I'm also not too thrilled with Democrats pointing fingers and using this and the Mark Foley case to accuse the Republican party of being a hotbed of corruption and iniquity. These are people (creepy, unpleasant people, perhaps) who had consensual sex with other adults. Stop acting as if this is a sin or an evil—that kind of narrow moral certitude is the other party's schtick! By playing that game, you've been coopted to serve the right-wing's social agenda, reinforcing that homosexuality is a damnable offense.

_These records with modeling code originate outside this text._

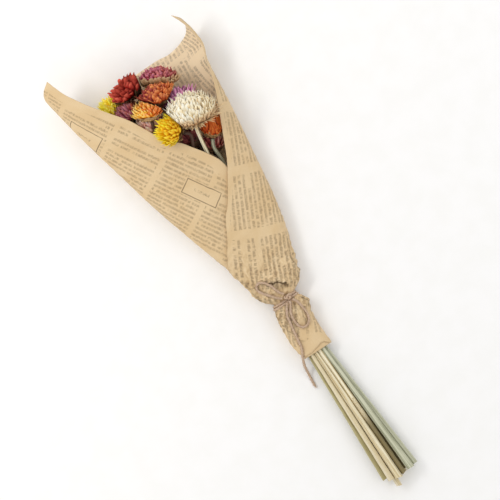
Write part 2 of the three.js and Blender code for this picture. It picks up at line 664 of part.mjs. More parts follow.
// Short dry bracts under the petals, round the cup that the stem carries
function calyxGeometry(index) {
  const shape = shapeOfHead(index);
  const top = -2 * CLEARANCE;
  const cup = placedCore([
    [0, -CALYX_DEPTH], [STEM_TOP_RADIUS + 0.2, -CALYX_DEPTH],
    [0.3 * shape.radius, -0.55 * CALYX_DEPTH], [0.42 * shape.radius, top], [0, top],
  ], shape.stand);
  const pieces = [cup];
  const bract = {
    root: [0.2, (-0.6 * CALYX_DEPTH) / shape.depth],
    middle: [0.44, (-0.5 * CALYX_DEPTH) / shape.depth],
    tip: [0.62, -0.75 / shape.depth],
    width: 0.4,
  };
  for (let k = 0; k < CALYX_BRACTS; k += 1) {
    const angle = (2 * Math.PI * (k + 0.3)) / CALYX_BRACTS;
    pieces.push(petalGeometry(bract, angle, shape, 0));
  }
  const back = headAxes(shape.head).along.negate();
  return trimmedHead(pieces, shape, back, CLEARANCE, 0);
}

// Turns of twine round the tie, and the knot on them
function tieGeometry() {
  const rise = TWINE_DIAMETER / 2 + CLEARANCE + TIE_SLACK;
  const points = [];
  const total = TIE_TURNS * TIE_STEPS;
  for (let i = 0; i <= total; i += 1) {
    const degrees = 75 + (360 * TIE_TURNS * i) / total;
    const y = TIE_START_Y + (TIE_PITCH * TIE_TURNS * i) / total;
    points.push(sectionPoint(y, degrees, outerInset(y, degrees % 360) - rise));
  }
  const radii = points.map(() => TWINE_DIAMETER / 2);
  const turns = rodGeometry(points, radii, STEM_SIDES, new THREE.Vector3(0, 1, 0));
  const knot = new THREE.SphereGeometry(1, 8, 6).scale(...KNOT_SIZE);
  knot.translate(...KNOT_AT, abovePaper(...KNOT_AT, KNOT_SIZE[2] + CLEARANCE));
  return joined([turns, knot]);
}

// A free length of twine along a route
function twineGeometry(route) {
  const section = new THREE.Shape();
  section.absarc(0, 0, TWINE_DIAMETER / 2, 0, 2 * Math.PI);
  const curve = new THREE.CatmullRomCurve3(route, false, 'centripetal');
  const steps = Math.round(curve.getLength() / (TWINE_STEP * TWINE_DIAMETER));
  return new THREE.ExtrudeGeometry(section, { extrudePath: curve, steps, curveSegments: 4 });
}

const onPaper = (route) => route.map(([x, y, rise]) => new THREE.Vector3(x, y, abovePaper(x, y, rise)));

const bouquet = new THREE.Group();

function addMesh(name, geometry, colour, roughness) {
  const material = new THREE.MeshStandardMaterial({ color: colour, roughness, metalness: 0 });
  const mesh = new THREE.Mesh(geometry, material);
  mesh.name = name;
  bouquet.add(mesh);
  return mesh;
}

addMesh('paper_wrap', paperGeometry(), KRAFT, 0.85);
HEADS.forEach((head, index) => {
  const line = stemLine(head);
  const stem = rodGeometry(line.points, line.radii, STEM_SIDES, new THREE.Vector3(0, 0, 1));
  addMesh(`stem_${head.name}`, stem, STEMS[head.stem].colour, 0.8);
  addMesh(`calyx_${head.name}`, calyxGeometry(index), TAN, 0.9);
  addMesh(`bloom_${head.name}`, bloomGeometry(index), head.petals, 0.7);
});

// The box that the origin is taken from holds everything but the free twine
const box = new THREE.Box3().setFromObject(bouquet);
addMesh('twine_tie', tieGeometry(), TWINE, 0.95);
addMesh('twine_loop_left', twineGeometry(onPaper(LEFT_LOOP)), TWINE, 0.95);
addMesh('twine_loop_right', twineGeometry(onPaper(RIGHT_LOOP)), TWINE, 0.95);
const tail = [...onPaper(TAIL_ON_PAPER), ...TAIL_FALL.map((point) => new THREE.Vector3(...point))];
addMesh('twine_end', twineGeometry(tail), TWINE, 0.95);

const centre = box.getCenter(new THREE.Vector3());
bouquet.position.set(-centre.x, -centre.y, -box.min.z);

export default bouquet;
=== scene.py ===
"""Dried strawflower bouquet in printed kraft paper, tied with jute twine, lying on its back."""
import math
from collections import namedtuple

import bpy
import numpy as np
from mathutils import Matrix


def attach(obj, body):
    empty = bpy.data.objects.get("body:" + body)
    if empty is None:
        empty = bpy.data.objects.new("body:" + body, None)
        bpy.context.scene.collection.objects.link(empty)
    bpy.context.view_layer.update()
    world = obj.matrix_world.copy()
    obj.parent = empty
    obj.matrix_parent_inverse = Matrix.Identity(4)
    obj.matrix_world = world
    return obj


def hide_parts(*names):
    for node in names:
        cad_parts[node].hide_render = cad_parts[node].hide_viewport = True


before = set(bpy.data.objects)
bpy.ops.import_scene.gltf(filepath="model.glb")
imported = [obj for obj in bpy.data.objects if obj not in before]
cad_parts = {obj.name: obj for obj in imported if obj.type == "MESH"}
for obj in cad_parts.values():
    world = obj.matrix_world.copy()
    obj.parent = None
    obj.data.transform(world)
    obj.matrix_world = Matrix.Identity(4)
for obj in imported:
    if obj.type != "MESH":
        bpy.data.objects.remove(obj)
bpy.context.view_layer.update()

scene = bpy.context.scene
MM = 0.001
# Moves the bouquet's own axes (+Y from the cut stems to the flowers, mm) into the frame
ORIGIN = np.array([4.139, -196.231, 0.0])


def to_frame(points):
    """Points in the bouquet's own axes, in mm, as points of the frame in metres."""
    return (np.asarray(points, float) + ORIGIN) * MM


def new_object(name, data):
    """A new object in the scene."""
    made = bpy.data.objects.new(name, data)
    scene.collection.objects.link(made)
    return made


# Camera

CAMERA_TARGET = (-0.5, 206.8, 0.0)
CAMERA_HEIGHT = 6.0
CAMERA_TURN = -34.0
# Width of the picture, at so great a height above the floor, in metres
FRAME_WIDTH = 0.3815
FRAME_HEIGHT = 0.02
SENSOR = 36.0

camera_data = bpy.data.cameras.new("camera")
camera_data.sensor_width = SENSOR
camera_data.lens = SENSOR * CAMERA_HEIGHT / FRAME_WIDTH
camera_data.clip_end = 20
camera = new_object("camera", camera_data)
target = to_frame(CAMERA_TARGET)
camera.location = (target[0], target[1], CAMERA_HEIGHT + FRAME_HEIGHT)
camera.rotation_euler = (0, 0, math.radians(CAMERA_TURN))
scene.camera = camera


# The wrap's section, as in the CAD source but for the lower part of one free edge

def profile(points):
    """Smooth curve of one value along another, with no overshoot between its points."""
    at, value = np.array([*points.items()], float).T
    slope = np.diff(value) / np.diff(at)
    tangent = np.concatenate([slope[:1], slope[1:], slope[-1:]])
    for i in range(1, len(slope)):
        product = slope[i - 1] * slope[i]
        tangent[i] = 0 if product <= 0 else 2 * product / (slope[i - 1] + slope[i])

    def curve(x):
        x = np.clip(x, at[0], at[-1])
        i = np.clip(np.searchsorted(at, x, side="right") - 1, 0, len(at) - 2)
        step = at[i + 1] - at[i]
        t = (x - at[i]) / step
        rise = value[i + 1] - value[i]
        start = (1 - t) * (tangent[i] * step - rise)
        end = t * (tangent[i + 1] * step - rise)
        return value[i] + rise * t + t * (1 - t) * (start - end)

    return curve


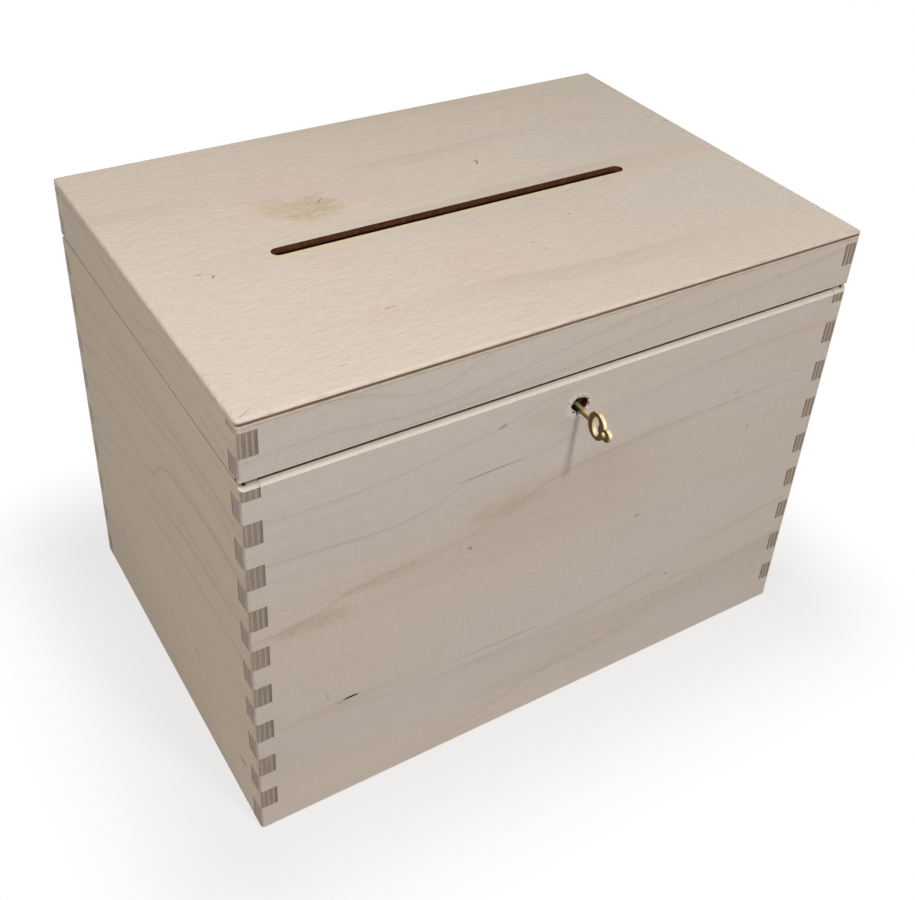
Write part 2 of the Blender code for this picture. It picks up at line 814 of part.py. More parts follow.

Why don't we instead see Haggard's sanctimonious lies, his authoritarian propriation of the church for the Republican party, or his ignorance, which he foists off on his congregation as wisdom, as the real crimes here? I really don't care what he does with his ******* in his private life, but that seems to be the major concern of everyone right now.
Well, there goes my theory about hypocrisy being the universally acknowledged sin. Seems even that must be set aside in order to make way for complete sexual license. This brings us to the old maxim that hypocrisy is the tribute vice pays to virtue. There can be no hypocrisy in Myer's world, because there is no virtue.
The presence of hypocrisy is a sign that virtue is still honored. When the consciousness of hypocrisy goes by the wayside, then we will know that we have abandoned virtue. I'll take hypocrisy with my virtue, thank you very much.
I suspect this is what National Review's David Frum was getting at in his post "Hypocrites?" when he compared a case like Haggerty's, in which there was a public profession of virtue and a private life of vice, and another, imaginary case in which the person openly professes his vice and wears his open profession as a virtue.

Frum says the first person is more moral than the second, since, in his hypocrisy, he at least pays his tribute to virtue. Myers would say that the second person is more moral than the first because he is honest, and, besides, the vice he professes is not really vice in the first place, because there is no virtue--except in the open admission of vice.

This recognition of virtue implicit in hypocrisy is the almost universal assumption in the Christian West, as articulated by Shakespeare (Hamlet, Act I, Scene 3--thanks to Philip Klein at the American Specator's blog for pointing it out):
Do not, as some ungracious pastors do,
Show me the steep and thorny way to heaven;
Whiles, like a puff'd and reckless libertine,
Himself the primrose path of dalliance treads,
And recks not his own rede.
Hypocrisy, like guilt, is necessarily attendant upon virtue. Woe be unto us if it should ever disappear.